======== The records ========

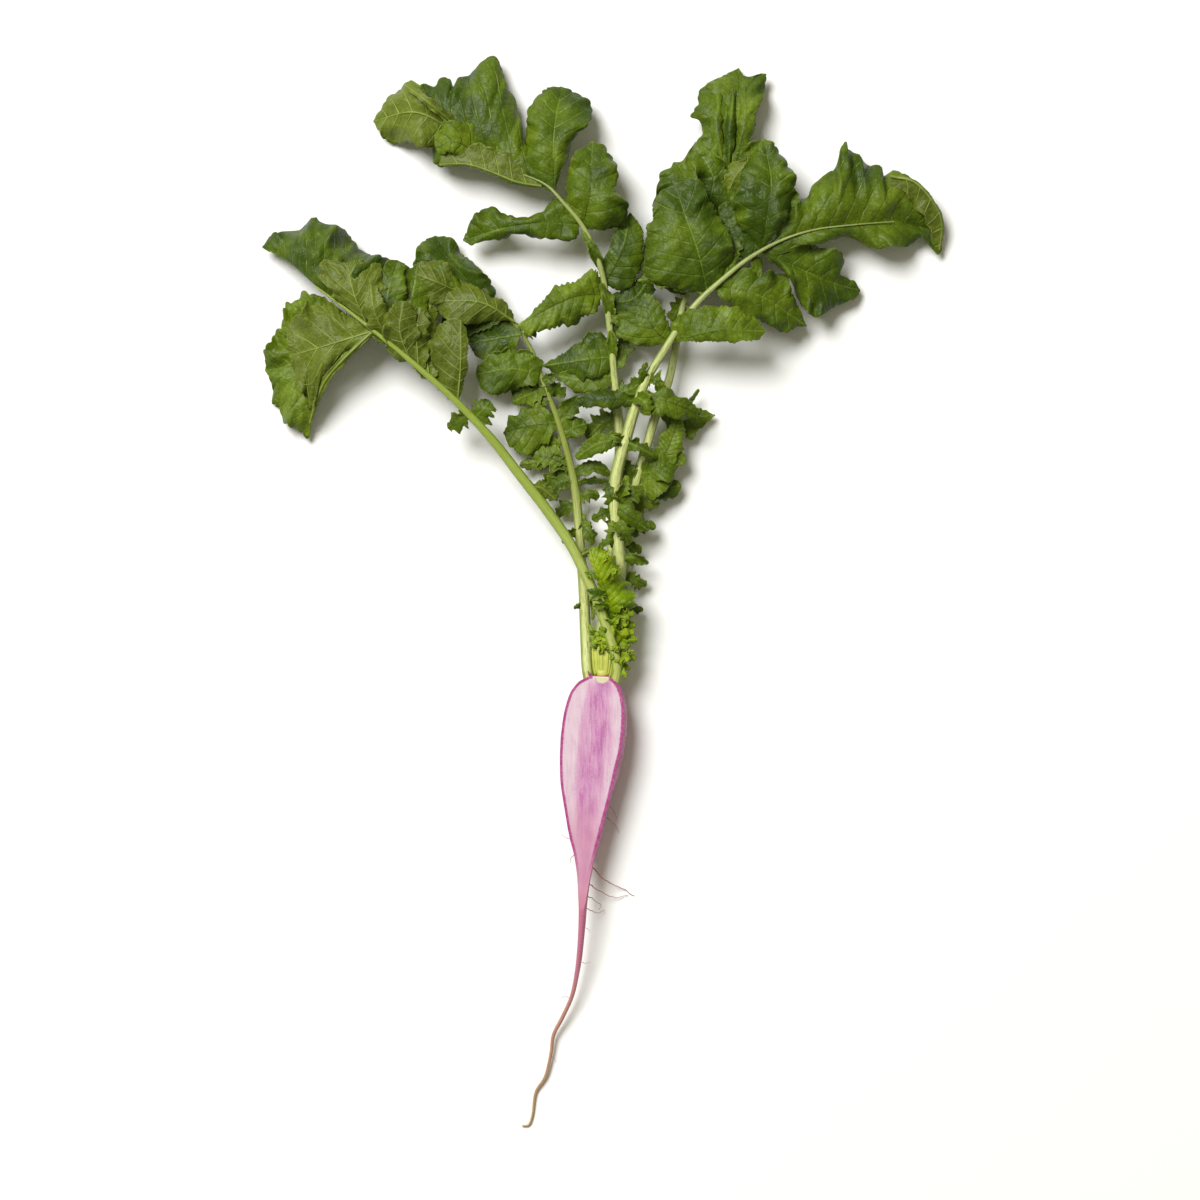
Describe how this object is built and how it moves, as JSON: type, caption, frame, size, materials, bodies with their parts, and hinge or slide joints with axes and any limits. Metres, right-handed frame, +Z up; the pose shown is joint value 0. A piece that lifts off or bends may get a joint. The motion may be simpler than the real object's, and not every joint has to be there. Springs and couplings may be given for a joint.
{
  "type": "radish",
  "caption": "Half of a long pink radish, cut lengthwise and lying cut face up, with its thin tail root and its leafy green top still on.",
  "frame": {"origin": "centre of the small flat spot on the skin side, under the widest part of the root, that it rests on", "axes": "+Y from the root along the plant to the leaf tips, +Z up out of the surface it lies on, +X to the right seen from above"},
  "size_m": [0.3779, 0.5881, 0.0397],
  "materials": {
    "root": "satin",
    "leaf": "satin",
    "young_leaf": "satin"
  },
  "bodies": {
    "root": {"radish_root": "root", "left_leaf": "leaf", "inner_left_leaf": "leaf", "upper_left_leaf": "leaf", "upper_middle_leaf": "leaf", "upper_right_leaf": "leaf", "crown_heart": "young_leaf"}
  },
  "joints": []
}
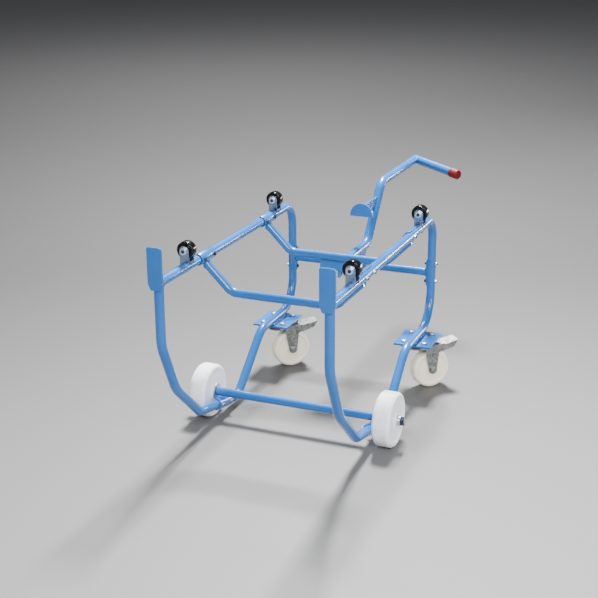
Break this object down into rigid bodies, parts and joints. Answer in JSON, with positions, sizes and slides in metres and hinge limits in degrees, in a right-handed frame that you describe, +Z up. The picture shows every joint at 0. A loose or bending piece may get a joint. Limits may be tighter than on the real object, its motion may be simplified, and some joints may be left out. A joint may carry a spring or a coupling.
{
  "type": "drum dolly",
  "caption": "Tipping drum dolly: bent tube side frames with roller cradle, fixed front wheels, braked swivel casters and a lift-off rim lever",
  "frame": {"origin": "centre of the footprint of the bounding box, on the floor; the side frames are symmetric about x = 0", "axes": "+Y points to the rear, where the lever is, -Y to the tipping blades, +X to the right side frame, +Z up"},
  "size_m": [0.6833, 1.551, 0.632],
  "materials": {
    "frame_paint": "gloss blue powder coat",
    "lever_paint": "gloss blue powder coat",
    "dark_bolts": "dark oiled steel",
    "zinc_fasteners": "zinc plated",
    "roller_fork_steel": "bright zinc plated",
    "roller_black": "gloss black",
    "front_wheel_nylon": "white nylon, satin",
    "caster_wheel_nylon": "cream nylon, satin",
    "caster_steel": "galvanised",
    "seal_red": "dark red",
    "cap_red": "red vinyl"
  },
  "bodies": {
    "frame": {"front_leg_left": "frame_paint", "front_leg_right": "frame_paint", "rocker_tube_left": "frame_paint", "rocker_tube_right": "frame_paint", "rear_leg_left": "frame_paint", "rear_leg_right": "frame_paint", "drum_rail_left": "frame_paint", "drum_rail_right": "frame_paint", "tipping_blade_left": "frame_paint", "tipping_blade_right": "frame_paint", "caster_mount_left": "frame_paint", "caster_mount_right": "frame_paint", "axle_bar": "frame_paint", "front_crossbar": "frame_paint", "rear_crossbar": "frame_paint", "rear_brace": "frame_paint", "rail_saddles": "frame_paint", "post_saddles": "frame_paint", "axle_saddles": "frame_paint", "saddle_bolts": "dark_bolts", "saddle_nuts": "zinc_fasteners", "roller_bolts": "zinc_fasteners", "roller_nuts": "zinc_fasteners", "front_axle": "zinc_fasteners", "axle_washers": "zinc_fasteners", "axle_nuts": "zinc_fasteners", "mount_bolts": "zinc_fasteners", "mount_nuts": "zinc_fasteners", "roller_fork_front_left": "roller_fork_steel", "roller_fork_front_right": "roller_fork_steel", "roller_fork_rear_left": "roller_fork_steel", "roller_fork_rear_right": "roller_fork_steel", "caster_plate_left": "caster_steel", "caster_plate_right": "caster_steel"},
    "front_wheel_left_body": {"front_wheel_left": "front_wheel_nylon", "hub_sleeve_left": "zinc_fasteners"},
    "front_wheel_right_body": {"front_wheel_right": "front_wheel_nylon", "hub_sleeve_right": "zinc_fasteners"},
    "drum_roller_front_left_body": {"drum_roller_front_left": "roller_black"},
    "drum_roller_front_right_body": {"drum_roller_front_right": "roller_black"},
    "drum_roller_rear_left_body": {"drum_roller_rear_left": "roller_black"},
    "drum_roller_rear_right_body": {"drum_roller_rear_right": "roller_black"},
    "caster_swivel_left": {"caster_fork_left": "caster_steel", "swivel_seal_left": "seal_red", "caster_bolt_left": "zinc_fasteners"},
    "caster_wheel_left_body": {"caster_wheel_left": "caster_wheel_nylon", "caster_sleeve_left": "zinc_fasteners"},
    "brake_pedal_left_body": {"brake_pedal_left": "caster_steel"},
    "caster_swivel_right": {"caster_fork_right": "caster_steel", "swivel_seal_right": "seal_red", "caster_bolt_right": "zinc_fasteners"},
    "caster_wheel_right_body": {"caster_wheel_right": "caster_wheel_nylon", "caster_sleeve_right": "zinc_fasteners"},
    "brake_pedal_right_body": {"brake_pedal_right": "caster_steel"},
    "lever": {"lever_tube": "lever_paint", "lever_handle": "lever_paint", "lever_claw": "lever_paint", "lever_hook": "lever_paint", "lever_foot": "lever_paint", "lever_cap": "cap_red"}
  },
  "joints": [
    {"name": "front_wheel_left_spin", "type": "hinge", "parent": "frame", "child": "front_wheel_left_body", "pos_m": [-0.286, -0.40404, 0.08], "axis": [1, 0, 0], "continuous": true},
    {"name": "front_wheel_right_spin", "type": "hinge", "parent": "frame", "child": "front_wheel_right_body", "pos_m": [0.286, -0.40404, 0.08], "axis": [1, 0, 0], "continuous": true},
    {"name": "drum_roller_front_left_spin", "type": "hinge", "parent": "frame", "child": "drum_roller_front_left_body", "pos_m": [-0.24, -0.59304, 0.577], "axis": [0, 1, 0], "continuous": true},
    {"name": "drum_roller_front_right_spin", "type": "hinge", "parent": "frame", "child": "drum_roller_front_right_body", "pos_m": [0.24, -0.59304, 0.577], "axis": [0, 1, 0], "continuous": true},
    {"name": "drum_roller_rear_left_spin", "type": "hinge", "parent": "frame", "child": "drum_roller_rear_left_body", "pos_m": [-0.24, 0.01096, 0.577], "axis": [0, 1, 0], "continuous": true},
    {"name": "drum_roller_rear_right_spin", "type": "hinge", "parent": "frame", "child": "drum_roller_rear_right_body", "pos_m": [0.24, 0.01096, 0.577], "axis": [0, 1, 0], "continuous": true},
    {"name": "caster_swivel_left_turn", "type": "hinge", "parent": "frame", "child": "caster_swivel_left", "pos_m": [-0.24, 0.02796, 0.14], "axis": [0, 0, 1], "continuous": true},
    {"name": "caster_wheel_left_spin", "type": "hinge", "parent": "caster_swivel_left", "child": "caster_wheel_left_body", "pos_m": [-0.20835, 0.05853, 0.0625], "axis": [-0.6947, 0.7193, 0], "continuous": true},
    {"name": "brake_pedal_left_press", "type": "hinge", "parent": "caster_swivel_left", "child": "brake_pedal_left_body", "pos_m": [-0.18821, 0.07798, 0.132], "axis": [-0.6947, 0.7193, 0], "range_deg": [0, 12]},
    {"name": "caster_swivel_right_turn", "type": "hinge", "parent": "frame", "child": "caster_swivel_right", "pos_m": [0.24, 0.02796, 0.14], "axis": [0, 0, 1], "continuous": true},
    {"name": "caster_wheel_right_spin", "type": "hinge", "parent": "caster_swivel_right", "child": "caster_wheel_right_body", "pos_m": [0.27165, 0.05853, 0.0625], "axis": [-0.6947, 0.7193, 0], "continuous": true},
    {"name": "brake_pedal_right_press", "type": "hinge", "parent": "caster_swivel_right", "child": "brake_pedal_right_body", "pos_m": [0.29179, 0.07798, 0.132], "axis": [-0.6947, 0.7193, 0], "range_deg": [0, 12]},
    {"name": "lever_lift", "type": "hinge", "parent": "frame", "child": "lever", "pos_m": [0, 0.15596, 0.346], "axis": [1, 0, 0], "range_deg": [0, 25]}
  ]
}
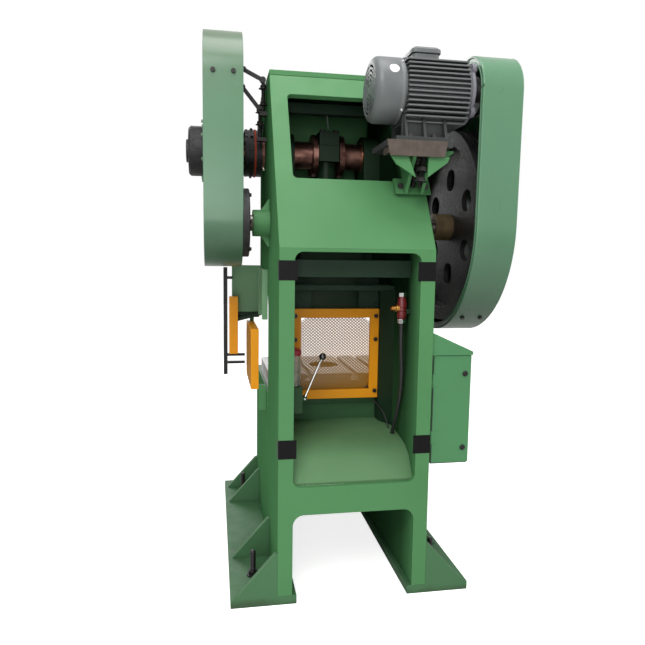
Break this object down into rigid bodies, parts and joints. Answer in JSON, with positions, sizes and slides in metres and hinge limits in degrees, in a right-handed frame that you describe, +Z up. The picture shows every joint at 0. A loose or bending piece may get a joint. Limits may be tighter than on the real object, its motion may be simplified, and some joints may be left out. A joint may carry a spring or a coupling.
{
  "type": "mechanical stamping press",
  "caption": "Open-back crank press on a fixed welded frame, with geared crank drive, belt-driven flywheel, electric motor, guards, light curtain and hand oil pump.",
  "frame": {"origin": "on the floor, in the middle of the four anchor bolts", "axes": "+Z up, the operator at -Y, the gears on the +X side and the flywheel on the -X side"},
  "size_m": [1.302, 1.35, 2.352],
  "materials": {
    "green_paint": "semi-gloss",
    "guard_paint": "semi-gloss",
    "yellow_paint": "semi-gloss",
    "grey_paint": "satin",
    "black_paint": "satin",
    "machined_steel": "machined",
    "warm_steel": "machined, oiled",
    "dark_iron": "rough",
    "base_iron": "rough",
    "bronze": "machined",
    "zinc": "plated",
    "rubber": "matt",
    "clear_cup": "clear",
    "red_plastic": "gloss"
  },
  "bodies": {
    "frame": {"air_hose": "rubber", "air_regulator": "bronze", "anchor_bolts": "zinc", "bearing_bushes": "bronze", "bearing_housings": "green_paint", "bed_plates": "green_paint", "belt_guard": "guard_paint", "bolster": "machined_steel", "brackets": "green_paint", "brake_block": "dark_iron", "cabinet": "green_paint", "cheeks": "green_paint", "cross_beams": "green_paint", "feet": "base_iron", "floor_sheet": "green_paint", "gear_guard": "guard_paint", "guard_meshes": "yellow_paint", "guard_stays": "dark_iron", "head_plates": "green_paint", "hex_bolts": "zinc", "light_bar_posts": "black_paint", "motor_bracket": "green_paint", "motor_covers": "grey_paint", "motor_frame": "grey_paint", "motor_plate": "base_iron", "oil_cap": "red_plastic", "oil_pipe": "grey_paint", "oil_pump_body": "green_paint", "oil_reservoir": "clear_cup", "rear_guard_frame": "yellow_paint", "rear_plate": "green_paint", "side_guards": "yellow_paint", "side_mounts": "green_paint", "slide_guides": "green_paint", "sloped_rear_plate": "green_paint", "terminal_box": "grey_paint", "throat_liners": "green_paint", "v_belts": "rubber"},
    "crank": {"crankshaft": "warm_steel", "bull_gear": "dark_iron", "clutch_disc": "dark_iron", "crank_end_hub": "dark_iron"},
    "rod": {"connecting_rod": "green_paint", "connecting_rod_cap": "green_paint", "cap_bolts": "zinc", "rod_bush": "bronze", "ball_screw": "machined_steel"},
    "ram": {"slide": "green_paint", "shank_clamp": "machined_steel"},
    "knock_out": {"knock_out_bar": "machined_steel"},
    "drive": {"drive_shaft": "machined_steel", "pinion": "machined_steel", "flywheel": "dark_iron", "flywheel_hub": "warm_steel"},
    "rotor": {"motor_shaft": "machined_steel", "motor_pulley": "dark_iron"},
    "lever": {"pump_lever": "zinc"},
    "door": {"cabinet_door": "green_paint"},
    "lock_high": {"upper_lock": "zinc"},
    "lock_low": {"lower_lock": "zinc"}
  },
  "joints": [
    {"name": "crank_turn", "type": "hinge", "parent": "frame", "child": "crank", "pos_m": [0, -0.105, 1.887], "axis": [1, 0, 0], "continuous": true},
    {"name": "rod_turn", "type": "hinge", "parent": "crank", "child": "rod", "pos_m": [0, -0.105, 1.927], "axis": [1, 0, 0], "continuous": true},
    {"name": "slide_stroke", "type": "slide", "parent": "frame", "child": "ram", "axis": [0, 0, 1], "range_m": [-0.08, 0]},
    {"name": "knock_out_lift", "type": "slide", "parent": "ram", "child": "knock_out", "axis": [0, 0, 1], "range_m": [0, 0.036]},
    {"name": "drive_shaft_turn", "type": "hinge", "parent": "frame", "child": "drive", "pos_m": [0, 0.225, 1.53637], "axis": [1, 0, 0], "continuous": true},
    {"name": "motor_turn", "type": "hinge", "parent": "frame", "child": "rotor", "pos_m": [0, 0.55, 2.043], "axis": [1, 0, 0], "continuous": true},
    {"name": "pump_lever_stroke", "type": "hinge", "parent": "frame", "child": "lever", "pos_m": [0.164, 0.35, 0.773], "axis": [0, 1, 0], "range_deg": [-60, 20]},
    {"name": "cabinet_door_swing", "type": "hinge", "parent": "frame", "child": "door", "pos_m": [-0.32, 0.6305, 0.552], "axis": [0, 0, 1], "range_deg": [-95, 0]},
    {"name": "upper_lock_turn", "type": "hinge", "parent": "door", "child": "lock_high", "pos_m": [-0.459, 0.6305, 0.9255], "axis": [0, 1, 0], "range_deg": [0, 90]},
    {"name": "lower_lock_turn", "type": "hinge", "parent": "door", "child": "lock_low", "pos_m": [-0.459, 0.6305, 0.615], "axis": [0, 1, 0], "range_deg": [0, 90]}
  ],
  "couplings": [
    {"joint": "rod_turn", "follows": "crank_turn", "ratio": -1},
    {"joint": "drive_shaft_turn", "follows": "crank_turn", "ratio": -5.2941},
    {"joint": "motor_turn", "follows": "crank_turn", "ratio": -31.69}
  ]
}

========

From the entries above, copy every line that holds the word "caption".

▶ _The answer_:
Describe how this object is built and how it moves, as JSON: type, caption, frame, size, materials, bodies with their parts, and hinge or slide joints with axes and any limits. Metres, right-handed frame, +Z up; the pose shown is joint value 0. A piece that lifts off or bends may get a joint. The motion may be simpler than the real object's, and not every joint has to be there. Springs and couplings may be given for a joint.
  "caption": "Half of a long pink radish, cut lengthwise and lying cut face up, with its thin tail root and its leafy green top still on.",
  "caption": "Tipping drum dolly: bent tube side frames with roller cradle, fixed front wheels, braked swivel casters and a lift-off rim lever",
  "caption": "Open-back crank press on a fixed welded frame, with geared crank drive, belt-driven flywheel, electric motor, guards, light curtain and hand oil pump.",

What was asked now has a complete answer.